Meskipun jika hanya sedikit orang yang mencicipinya, menu itu meningkatkan kelas Burger King sebagai gerai makanan cepat saji yang lebih premium.

Baca juga:

"Informasi yang terkandung dalam harga punya dampak yang sama seperti merek yang dikelola dengan baik," kata Utpal Dholakia, profesor pemasaran di Rice University.

"Tercipta asosiasi dalam pikiran mengenai apa yang diharapkan dan seperti apa kualitas produk nantinya."

Bahkan jika satu-satunya hal yang diketahui tentang Golden Opulence Sundae adalah harganya, katanya, ada gambaran yang jelas di benak pengunjung tentang seperti apa tampilan dan rasanya.

Dan, yang lebih penting, restorannya, jenis pengalaman yang mungkin dimiliki di sana, apa pun yang Anda pesan.

Sebagai langkah pemasaran, cara ini berdampak kebalikan dari, katakanlah, menawarkan Groupon untuk kentang goreng seharga 99 sen.

Cara ini menarik pelanggan yang cenderung kurang sensitif terhadap harga dan memberi restoran lebih banyak kekuatan harga atas keseluruhan menu.

"Jika Anda ingin mengomunikasikan kualitas tertentu, suasana tertentu, pengalaman tertentu," kata Dholakia, "cara yang sangat efektif untuk melakukannya adalah dengan harga yang sangat tinggi."

Karena pandemi terus membatasi peluang belanja konsumen, bagi banyak orang setiap perjalanan dan makan di restoran sekarang terasa seperti acara khusus.

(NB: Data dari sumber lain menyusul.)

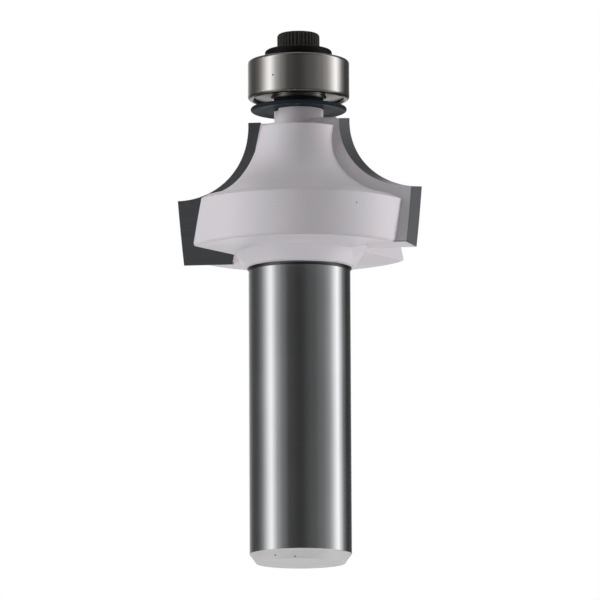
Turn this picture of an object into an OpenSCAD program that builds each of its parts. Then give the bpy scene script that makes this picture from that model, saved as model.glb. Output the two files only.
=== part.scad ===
// Two-flute round-over router bit with a guide bearing on its tip.
// The bit stands on the end of its shank, on the origin, with its axis along +Z.
// Seen from above it cuts anticlockwise, so each cutting face looks along that way.

/* [Shank] */
// Diameter of the shank that the collet grips
shank_d = 12.7; // [6:0.1:16]
// Length from the end of the shank to the underside of the head
shank_len = 37; // [25:0.5:60]
// Height of the chamfer at the end of the shank
shank_chamfer_h = 1.15; // [0.3:0.05:2]
// How far that chamfer comes in from the shank's side
shank_chamfer_in = 0.85; // [0.3:0.05:1.5]
// Radius of the fillet between the shank and the head
shank_fillet = 0.5; // [0.2:0.1:1.2]

/* [Cutting edge] */
// Radius of the quarter round that the bit leaves on the work
cut_r = 9.5; // [5:0.1:12.7]
// How far the inner end of the quarter round stands outside the guide bearing's rim
rim_step = 0.15; // [0:0.05:0.5]
// Height of the upright edge below the quarter round
edge_h = 7.9; // [4:0.1:12]
// Angle of the cutting face from the upright
shear_deg = 13.9; // [0:0.1:18]
// Distance from the axis to the cutting face at the foot of the quarter round
rake_offset = 3.0; // [1.5:0.1:4]

/* [Carbide tips] */
// Thickness of a carbide tip
tip_t = 2; // [1.2:0.1:3]
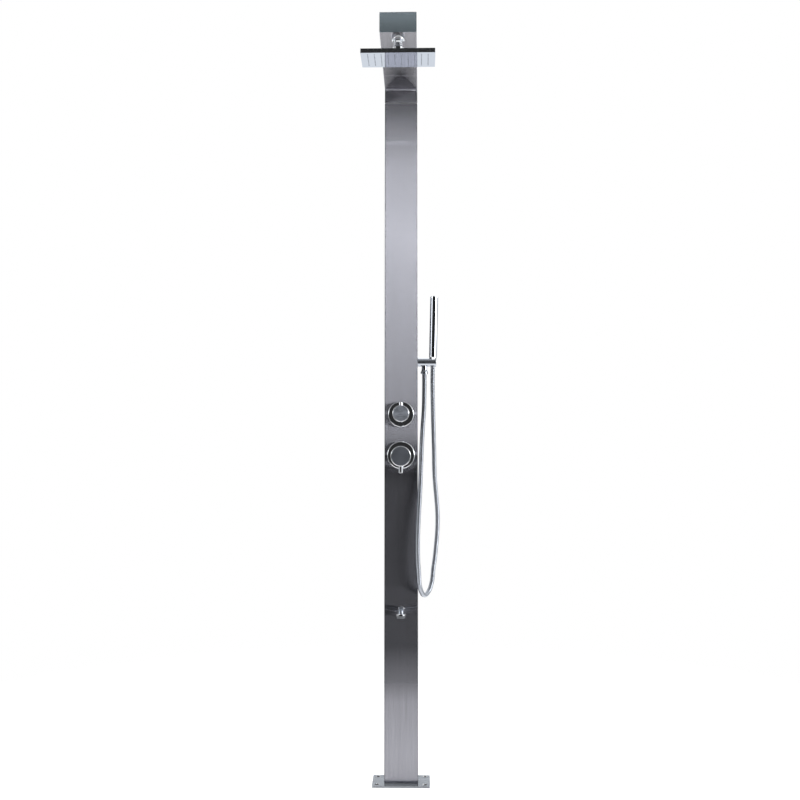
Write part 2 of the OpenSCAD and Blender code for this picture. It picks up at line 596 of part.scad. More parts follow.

Jadi, selama pengunjung sedang dalam suasana perayaan, mengapa tidak mengisi kekosongan dengan daun emas dan kaviar?

"Dengan gaya hidup kita dalam satu setengah tahun terakhir, banyak dari kita yang ingin melakukan hal-hal semacam ini," kata Dholakia, "jadi, ini adalah waktu yang tepat untuk menawarkan pengalaman luar biasa seperti ini."

--

Versi bahasa Inggris dari artikel ini, Why people pay thousands for opulent 'experience' foods, bisa Anda simak di laman BBC Worklife.